▸ **THE RECORDS**:
◆ ◆ ◆ ◆
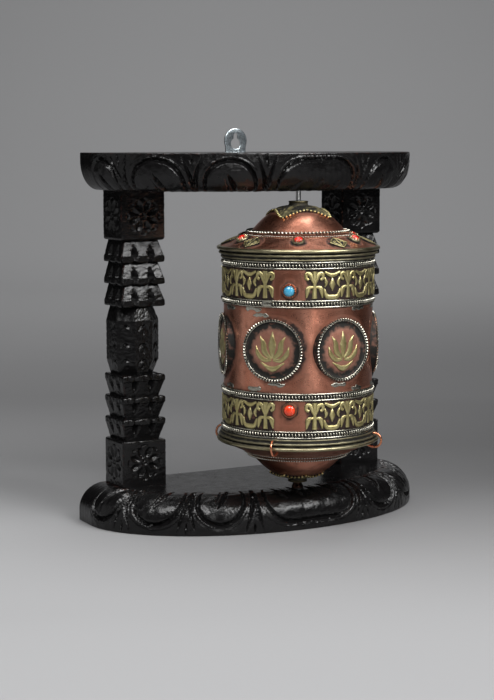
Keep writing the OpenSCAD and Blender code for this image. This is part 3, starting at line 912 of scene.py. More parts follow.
@dataclass
class Workshop:
    """What every class that builds pieces shares: the finishes, the trees and the list of pieces."""

    finishes: Finishes
    trees: Trees
    pieces: list[str] = field(default_factory=list)

    def deliver(self, obj: Thing, body: Body, slot: str, *nodes: str) -> None:
        """Dresses a piece, sets it on its body and hides the CAD nodes that it stands for.

        Args:
            obj: The finished piece.
            body: The body that it rides on.
            slot: Its material slot.
            *nodes: The CAD nodes that it stands for.
        """
        obj.data.materials.clear()
        obj.data.materials.append(self.finishes[slot])
        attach(obj, body.value)
        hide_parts(*nodes)
        self.pieces.append(obj.name)
        LOG.info("%s: %d faces, %s, on %s", obj.name, len(obj.data.polygons), slot, body.value)

    def dress_node(self, node: str, slot: str) -> None:
        """Gives a CAD node that stays its finish."""
        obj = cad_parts[node]
        if obj.material_slots:
            obj.material_slots[0].material = self.finishes[slot]
        else:
            obj.data.materials.append(self.finishes[slot])
        self.pieces.append(node)
        LOG.info("%s: kept from the CAD model, %s", node, slot)


def box_mm(node: str) -> tuple[Array, Array]:
    """Returns a CAD node's lowest and highest corners in millimetres."""
    low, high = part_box(node)
    return np.array(low) / MM, np.array(high) / MM


# ---------- the frame


def petal(left: float, right: float, foot: float, top: float, strokes: int = 1) -> list[Stroke]:
    """Cuts one petal: a deep U, a fine line outside it, and hooked cuts from its open side.

    Args:
        left: Left side, along the edge.
        right: Right side, along the edge.
        foot: Closed end, across the edge.
        top: Open end, across the edge.
        strokes: Number of hooked cuts.

    Returns:
        The cuts.
    """
    mid, half = (left + right) / 2, (right - left) / 2
    corner = min(half, 19.0)
    tall = corner * 1.02
    bend = [(left + corner + corner * cos(a), foot + tall + tall * sin(a))
            for a in np.radians(np.linspace(180, 270, 7))]
    side = [(left + 1.5, top + 1.5), (left - 0.2, top - 6)]
    arm = [*side, *bend, (mid, foot)] if half > corner + 1 else [*side, *bend]
    other = [(2 * mid - u, v) for u, v in arm[:-1]][::-1]
    u_line = tuple(arm + other)
    outer = tuple((mid + (u - mid) * (half + 3.4) / half, foot + (v - foot) - 3.0) for u, v in u_line)
    cuts = [Stroke(u_line, (1.0, 1.9, 2.1, 1.9, 1.0), 3.0), Stroke(outer, (0.2, 0.9, 1.0, 0.9, 0.2), 0.45)]
    for k in range(strokes):
        c = mid + (k - (strokes - 1) / 2) * (right - left - 16) / max(strokes, 1)
        lean, reach = (-1, 21.0) if strokes == 1 else (1, 15.0)
        hook = ((c - lean * 4.6, top + 2), (c - lean * 2.0, top - reach * 0.5), (c + lean * 3.0, top - reach))
        nick = ((c + lean * 1.5, top + 1), (c + lean * 2.0, top - reach * 0.4),
                (c + lean * 4.4, top - reach * 0.8))
        cuts += [Stroke(hook, (1.5, 1.9, 2.3, 1.7, 0.2), 3.0), Stroke(nick, (0.7, 0.8, 0.3), 1.0)]
    return cuts


def dart_pair(mid: float, foot: float, top: float, lean: float = 0.0) -> list[Stroke]:
    """Cuts the pair of grooves between two petals, close at the open side and apart at the closed one.

    Args:
        mid: Middle of the pair, along the edge.
        foot: Lower end, across the edge.
        top: Upper end, across the edge.
        lean: How far the pair leans.

    Returns:
        The cuts.
    """
    tip, level = (mid + lean, top + 1.5), (foot + top) / 2
    left = (tip, (mid - 2.2 + lean * 0.5, level + 1), (mid - 8.2, foot))
    right = (tip, (mid + 1.8 + lean * 0.5, level - 1), (mid + 6.5, foot))
    between = ((mid - 0.4, foot + 9.5), (mid - 1.2, foot - 1.0))
    return [Stroke(left, (1.9, 2.1, 1.6, 0.2), 3.1), Stroke(right, (1.2, 2.0, 1.5, 0.2), 2.9),
            Stroke(between, (0.2, 1.3, 0.2), 1.7)]


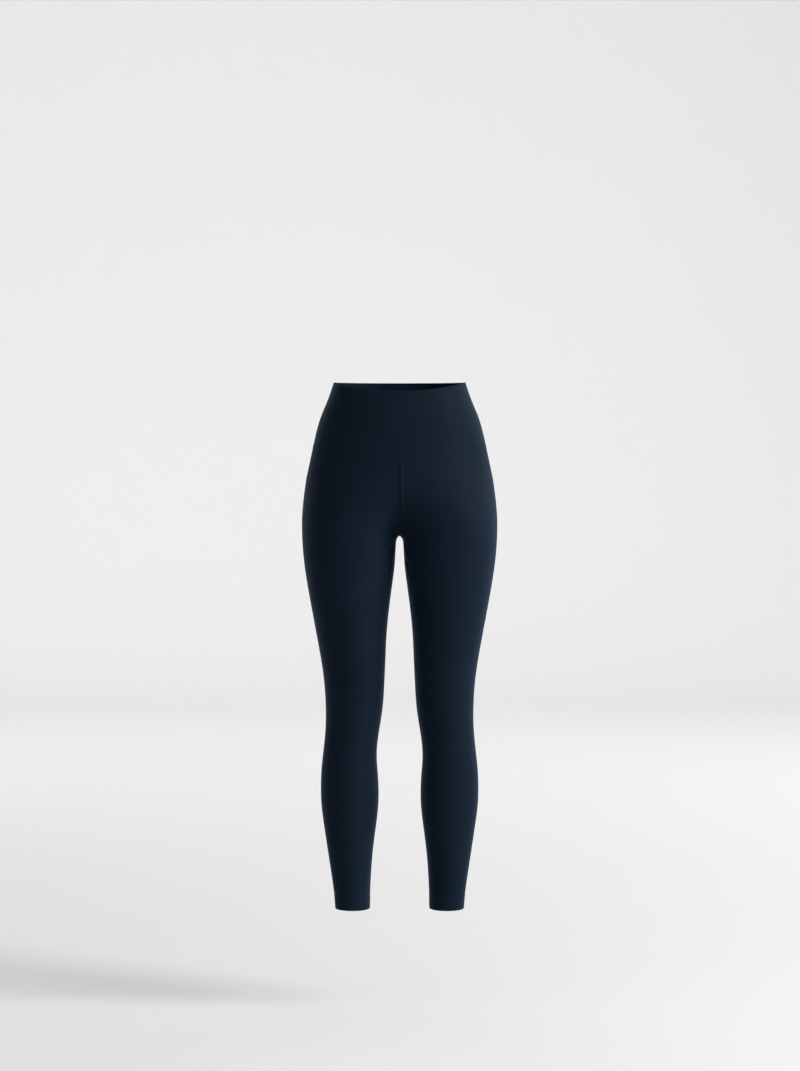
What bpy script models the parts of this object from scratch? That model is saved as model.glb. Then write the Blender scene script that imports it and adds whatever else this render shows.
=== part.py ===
# High-waisted ankle-length leggings in stretch cloth, in the open hollow form they have when worn.
# Metres, +Z up, the front faces -Y, so the wearer's left leg is at +X. The origin is the centre of
# the waist opening, where the wearer's waist holds them. All named sizes and tables below are in
# millimetres.

import functools
import math

import bmesh
import bpy
import numpy as np

MM = 0.001

# Cloth and seams.
LEG_WALL = 1.2
HEM_WALL = 2.0  # the hem is turned up inside, so it is two layers thick
BAND_WALL = 1.8  # the waistband is cut double
SEAM_GAP = 0.3  # left between two pieces where they are sewn
HEM_DEPTH = 24.0
HEM_HEIGHT = -951.0

# The waistband's top edge dips in the middle of the front.
FRONT_DIP = 17.0

# Across the middle the two legs meet in a rounded valley.
CROTCH_HEIGHT = -275.0
OUTER_SQUARENESS = 2.15  # exponent of the outer half of each section: 2 is an ellipse

# One row for each level section of the left leg's tube, which is at +X. outer and inner are
# distances from the middle plane, front and back are depths. Above the crotch the tube reaches past
# the middle, where it is cut, until at the hips it is one even ring. rounding is the valley's radius
# at the middle, and square the exponent of the inner half.
SECTIONS = {
    "height": (0, -30, -65, -105, -140, -175, -210, -230, -250, -275, -284, -300, -320, -355, -390,
               -430, -465, -500, -535, -570, -610, -645, -680, -715, -750, -790, -825, -860,
               -895, -930, -951),
    "outer": (118, 128, 143, 153.5, 161, 168.5, 173, 175, 176, 175.7, 175.3, 174.2, 172.3, 167.4, 161.3,
              153.8, 147.4, 141, 136, 133.4, 132.6, 135.3, 139.4, 142.4, 142.6, 138.4, 133, 127.8,
              122.3, 117.8, 116),
    "inner": (-118, -128, -143, -153.5, -161, -105, -45, -15, 3, 12, 13.5, 14.3, 14.8, 16, 18.8,
              22.2, 24.8, 25.9, 27.8, 29.3, 34.2, 40.6, 42.4, 38.9, 38, 41.5, 46.5, 50.4,
              52.8, 54.2, 54.5),
    "rounding": (0, 0, 0, 0, 0, 7, 14, 15, 14, 12, 12, 12, 12, 10, 7,
                 3, 0, 0, 0, 0, 0, 0, 0, 0, 0, 0, 0, 0,
                 0, 0, 0),
    "front": (-86, -89, -94, -99, -102, -104, -105, -104.5, -103, -101, -100, -98.5, -97, -94, -90.5,
              -86, -81.5, -76.5, -71, -66, -61, -56, -51.5, -48, -45.5, -42, -38, -34,
              -30, -26.5, -25),
    "back": (84, 88, 95, 104, 112, 119, 122, 121, 118, 110, 106.5, 101, 95.5, 90, 86,
             81.5, 77, 72, 66, 59.5, 53, 53.5, 61, 68.5, 71.5, 69, 63, 57,
             52.5, 50, 49.5),
    "square": (2.15, 2.15, 2.15, 2.15, 2.15, 2.4, 2.7, 2.85, 2.9, 2.9, 2.9, 2.8, 2.7, 2.5, 2.3,
               2.2, 2.15, 2.15, 2.15, 2.15, 2.15, 2.15, 2.15, 2.15, 2.15, 2.15, 2.15, 2.15,
               2.15, 2.15, 2.15),
}

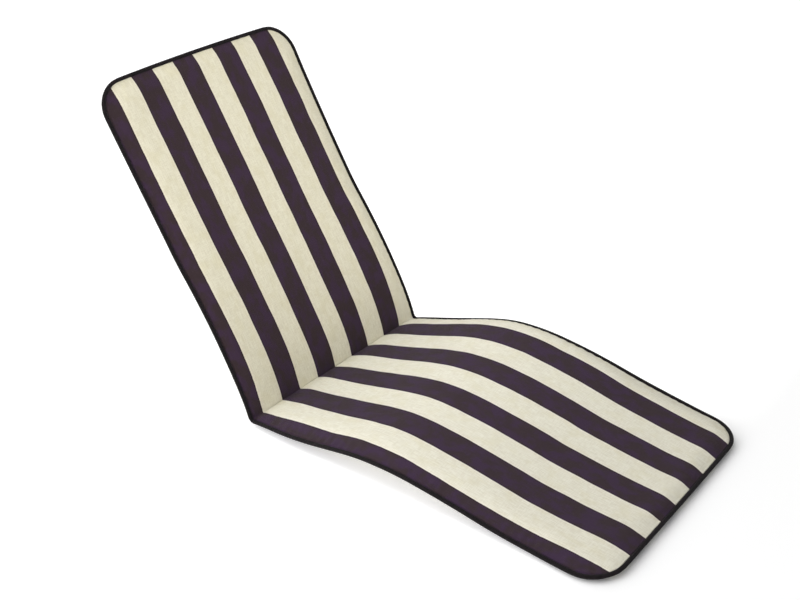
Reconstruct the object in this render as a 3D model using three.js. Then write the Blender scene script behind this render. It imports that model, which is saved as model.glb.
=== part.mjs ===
◆ ◆ ◆ ◆
Search the data above for the word "saved", then gather each line in which it appears.

▸ **RESULT OF THIS EXERCISE**:
What bpy script models the parts of this object from scratch? That model is saved as model.glb. Then write the Blender scene script that imports it and adds whatever else this render shows.
Reconstruct the object in this render as a 3D model using three.js. Then write the Blender scene script behind this render. It imports that model, which is saved as model.glb.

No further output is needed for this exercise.